Though it soon developed a weird fault where the second controller port will randomly generate button presses after a time. At first I thought it was the port itself, so I removed it. After running the console a bit, the random inputs kept happening. So I went up the food chain and removed a line of these unlabelled 3 pin SIP chips, which I think are some sort of inductors and the problem went away, though it also made the up/down buttons on the first controllers D-PAD stop working.
These traces are already in pretty poor condition, I don't want to play musical chairs with inductors that I can't tell are bad or not. Is there a replacement for these parts?
Nice restoration work!! Congratulations!! I had a similar problem some time ago. It was the power switch that was making the sound to get lots of noise. You can confirm it by slowly moving or gently beating on the power switch and see if there's any difference in the sound. Good Luck!!
Did a bit more work on the console in preparation of overclocking it:
I added a socket so I could test a CPU that I got an electronics lot some years ago. It's an engineering sample of a 68000 rated at 16 MHz (EFX68000C16) made in week 22 of 1985. I also got three oscillators and a socket so I can test 10, 12 and 16 MHz clocks. I don't expect 16 MHz is going to work, but the oscillators were $2 a piece so it would be an interesting experiment.
I'm sort of confused what the 220 ohm resistor is needed for on pin 6 (address strobe) and why it's not directly connected, but I replicated it from the original CPU to make sure it was in the same state for no problems.
Its been awhile since I last worked on this unit, but I'm in the process of designing an "A/V Module" which replaces the RF modulator:
It provides RCA, S-Video and two switches for JP/US and 50/60Hz.
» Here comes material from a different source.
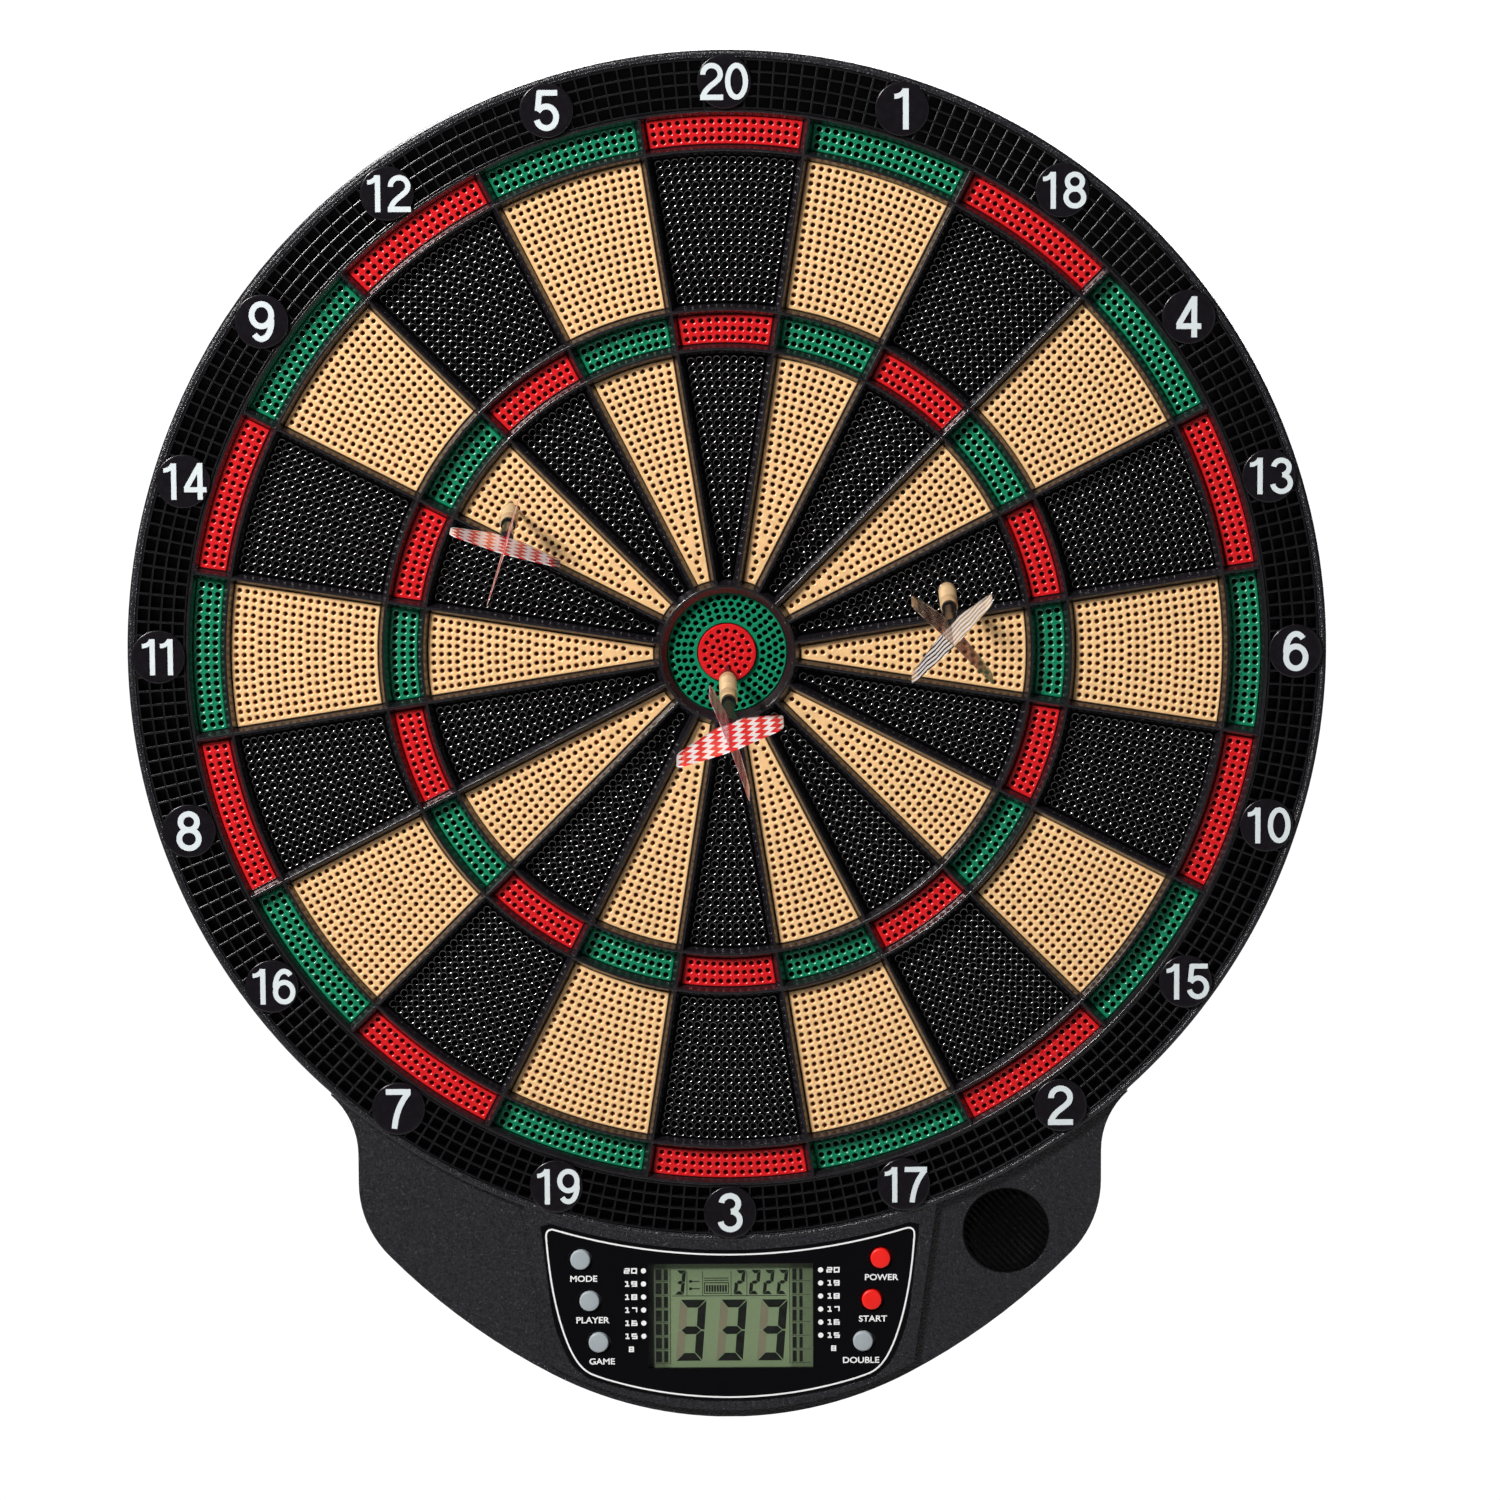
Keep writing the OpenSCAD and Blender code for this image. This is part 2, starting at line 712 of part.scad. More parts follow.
// Soft tip: a straight needle in the hole, then a bent neck and a spigot
module dart_tip(at, lean, tone) {
    color(tone) {
        on_wall() translate(at) disc(tip_r, face_z - tip_in, bend_z, 24);
        on_dart(at, lean) {
            sphere(r = tip_r + 0.1, $fn = 32);
            cylinder(r1 = tip_r, r2 = 1.1, h = tip_l - 5);
            translate([0, 0, tip_l - 5]) cylinder(r1 = 1.1, r2 = 2.4, h = 2);
            translate([0, 0, tip_l - 3]) cylinder(r = 2.4, h = 2.9);
            translate([0, 0, tip_l - 0.2]) cylinder(r = 1.6, h = spigot_l);
        }
    }
}

// Brass barrel: a turned grip with grooves, bored at both ends
module dart_barrel(at, lean) {
    grooves = 8;
    groove_pitch = 2.4;
    nose_r = 2.5;
    from = (barrel_l - grooves * groove_pitch) / 2;
    grip = [for (i = [0:grooves - 1], q = [[0, 0], [0.5, -0.35], [1.3, -0.35], [1.8, 0]])
        [barrel_r + q[1], from + groove_pitch * i + q[0]]];
    color("#b98a4a") on_dart(at, lean) translate([0, 0, tip_l]) difference() {
        rotate_extrude() polygon(concat(
            [[0, 0], [nose_r, 0], [barrel_r, 3]], grip,
            [[barrel_r, barrel_l - 2], [nose_r, barrel_l], [0, barrel_l]]));
        translate([0, 0, -eps]) cylinder(r = 1.65, h = spigot_l + 1);
        translate([0, 0, barrel_l - spigot_l - 1]) cylinder(r = 1.95, h = spigot_l + 2);
    }
}

// Plastic stem, split in four at the tail to grip the flight
module dart_stem(at, lean, turn) {
    slot_t = 0.5;
    color("#101010") on_dart(at, lean) translate([0, 0, tip_l + barrel_l]) difference() {
        union() {
            translate([0, 0, -spigot_l]) cylinder(r = 1.9, h = spigot_l + 0.2);
            translate([0, 0, 0.1]) cylinder(r = 2.6, h = 3);
            translate([0, 0, 3 - eps]) cylinder(r = 1.9, h = 21);
            translate([0, 0, 24 - 2 * eps]) cylinder(r = 2.4, h = stem_l - 24);
        }
        rotate(turn) for (a = [0, 90]) rotate(a)
            block([-5, -slot_t / 2, stem_l - 4], [5, slot_t / 2, stem_l + 1]);
    }
}

// Flight: two crossed sheets of film
module dart_flight(at, lean, turn) {
    film_t = 0.3;
    side = [[0, 0], [5, 0.6], [flight_span - 2, flight_l * 0.38], [flight_span, flight_l * 0.5],
        [flight_span, flight_l - 5], [flight_span - 2.5, flight_l - 1.5], [3, flight_l], [0, flight_l - 4]];
    color([0.9, 0.35, 0.35, 0.8]) on_dart(at, lean) translate([0, 0, flight_from])
        rotate(turn) for (a = [0, 90]) rotate(a)
            translate([0, film_t / 2, 0]) rotate([90, 0, 0]) linear_extrude(film_t)
                polygon(both_sides(side));
}

module dart_1_tip() dart_tip(dart_1_at, dart_1_lean, "black");
module dart_1_barrel() dart_barrel(dart_1_at, dart_1_lean);
module dart_1_stem() dart_stem(dart_1_at, dart_1_lean, dart_1_turn);
module dart_1_flight() dart_flight(dart_1_at, dart_1_lean, dart_1_turn);
module dart_2_tip() dart_tip(dart_2_at, dart_2_lean, "black");
module dart_2_barrel() dart_barrel(dart_2_at, dart_2_lean);
module dart_2_stem() dart_stem(dart_2_at, dart_2_lean, dart_2_turn);
module dart_2_flight() dart_flight(dart_2_at, dart_2_lean, dart_2_turn);
module dart_3_tip() dart_tip(dart_3_at, dart_3_lean, "black");
module dart_3_barrel() dart_barrel(dart_3_at, dart_3_lean);
module dart_3_stem() dart_stem(dart_3_at, dart_3_lean, dart_3_turn);
module dart_3_flight() dart_flight(dart_3_at, dart_3_lean, dart_3_turn);

front_housing();
catch_ring();
number_discs();
spider();
rear_cover();
battery_door();
faceplate();
window_lens();
lcd_panel();
circuit_board();
tact_switches();
foam_mat();
membrane_switch();
ribbon_cable();
speaker();
wire_harness();
batteries();
battery_contacts();
screws();
mode_button();
player_button();
game_button();
power_button();
start_button();
double_button();
inner_bull();
outer_bull();
number_segments(1);  // segments_01
number_segments(2, true);  // segments_02
number_segments(3, true);  // segments_03
number_segments(4);  // segments_04
number_segments(5);  // segments_05
number_segments(6);  // segments_06
number_segments(7, true);  // segments_07
number_segments(8, true);  // segments_08
number_segments(9);  // segments_09
number_segments(10, true);  // segments_10
number_segments(11);  // segments_11
number_segments(12, true);  // segments_12
number_segments(13, true);  // segments_13
number_segments(14, true);  // segments_14
number_segments(15);  // segments_15
number_segments(16);  // segments_16
number_segments(17);  // segments_17
number_segments(18, true);  // segments_18
number_segments(19);  // segments_19
number_segments(20, true);  // segments_20
dart_1_tip();
dart_1_barrel();
dart_1_stem();
dart_1_flight();
dart_2_tip();
dart_2_barrel();
dart_2_stem();
dart_2_flight();
dart_3_tip();
dart_3_barrel();
dart_3_stem();
dart_3_flight();
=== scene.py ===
"""Electronic dartboard: the looks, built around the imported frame.

Pieces are drawn in plan millimetres: right, up towards number 20, and out of the wall. on_wall() turns plan points
into the row frame, where +Z is up and the board faces -Y.
"""

import math

import bmesh
import bpy
from mathutils import Matrix, Vector
from mathutils.geometry import delaunay_2d_cdt


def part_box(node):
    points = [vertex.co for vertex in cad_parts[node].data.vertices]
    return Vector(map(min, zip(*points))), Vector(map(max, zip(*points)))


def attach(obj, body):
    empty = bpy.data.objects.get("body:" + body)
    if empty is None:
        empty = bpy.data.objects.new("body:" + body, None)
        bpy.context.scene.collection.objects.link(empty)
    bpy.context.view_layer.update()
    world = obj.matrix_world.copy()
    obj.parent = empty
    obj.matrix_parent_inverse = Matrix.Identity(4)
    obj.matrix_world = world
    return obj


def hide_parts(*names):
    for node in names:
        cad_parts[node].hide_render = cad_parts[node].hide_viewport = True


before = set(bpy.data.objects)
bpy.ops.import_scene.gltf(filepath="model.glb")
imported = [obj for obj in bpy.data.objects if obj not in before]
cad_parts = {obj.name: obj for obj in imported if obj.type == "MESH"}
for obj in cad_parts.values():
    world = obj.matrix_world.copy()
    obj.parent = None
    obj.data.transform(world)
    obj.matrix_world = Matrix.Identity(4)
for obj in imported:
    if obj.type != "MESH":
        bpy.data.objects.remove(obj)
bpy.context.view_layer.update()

MM = 0.001
FACETS = 96  # points of a plain circle
ORDER = [20, 1, 18, 4, 13, 6, 10, 15, 2, 17, 3, 19, 7, 16, 8, 11, 14, 9, 12, 5]
STEP = 2 * math.pi / len(ORDER)
HALF = STEP / 2
INK_T = 0.04  # thickness of printed ink
GRILLE = 15.4  # radius of the loudspeaker grille


# ---- geometry


def on_wall(point):
    """A plan point in millimetres as a point of the row frame in metres."""
    x, y, out = point
    return Vector((x, -out, y)) * MM


def polar(radius, angle):
    return radius * math.cos(angle), radius * math.sin(angle)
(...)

An additional yet to be design part will screw into the upper front portion of the module to provide two more switches for overclocking support (68000 halt and clock selection switch.)
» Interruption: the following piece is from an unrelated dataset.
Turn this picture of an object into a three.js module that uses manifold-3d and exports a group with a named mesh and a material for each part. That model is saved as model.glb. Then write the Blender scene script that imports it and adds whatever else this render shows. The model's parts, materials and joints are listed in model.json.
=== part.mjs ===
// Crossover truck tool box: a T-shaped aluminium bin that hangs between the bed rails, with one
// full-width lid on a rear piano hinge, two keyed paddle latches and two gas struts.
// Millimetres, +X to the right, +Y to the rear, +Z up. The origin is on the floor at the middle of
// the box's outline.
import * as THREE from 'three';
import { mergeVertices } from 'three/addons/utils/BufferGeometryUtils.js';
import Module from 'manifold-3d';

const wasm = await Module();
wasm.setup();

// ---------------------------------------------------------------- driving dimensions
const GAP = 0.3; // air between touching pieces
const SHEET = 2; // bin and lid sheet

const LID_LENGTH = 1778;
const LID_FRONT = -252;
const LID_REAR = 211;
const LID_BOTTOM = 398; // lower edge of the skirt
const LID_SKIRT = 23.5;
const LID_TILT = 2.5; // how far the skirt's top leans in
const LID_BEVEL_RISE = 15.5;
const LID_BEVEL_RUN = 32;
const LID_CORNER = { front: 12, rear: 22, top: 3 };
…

I will eventually release the files for the pieces of the entire module, but the user will be required to source the components.
So I finally wired up a socket for the clock oscillator on a piece of protoboard. The initial test resulted in a dead console with the occasional garbage on the screen. After reading a bit about clock signals online, I found out I made the clock line far too long. In addition, I wasn't using shielded wire, so the signal was probably complete garbage going into the 68000.
I replaced the clock wire with a shielded grounded wire and made up a RF shield for the back of the proto board out of aluminum foil and the console now started working at 10 MHz. The sound gets a bit funky at times, likely because the CPU and system clock are out of sync. Both 12 and 16 MHz don't work at all. 12 MHz results in lots of graphical weirdness and frequent crashing, but it will sometimes stay stable if I hold my hand on the aluminum RF shield, leading me to believe there's still a signal degradation issue. 16 MHz will rarely work at all, but when it does, there's usually heavy graphical corruption and the sound doesn't work at all.
I'll probably have to design a PCB with a proper ground plane and bypass capacitors to solve the signal degradation, and make a proper RF shield can instead of an aluminum foil sheet.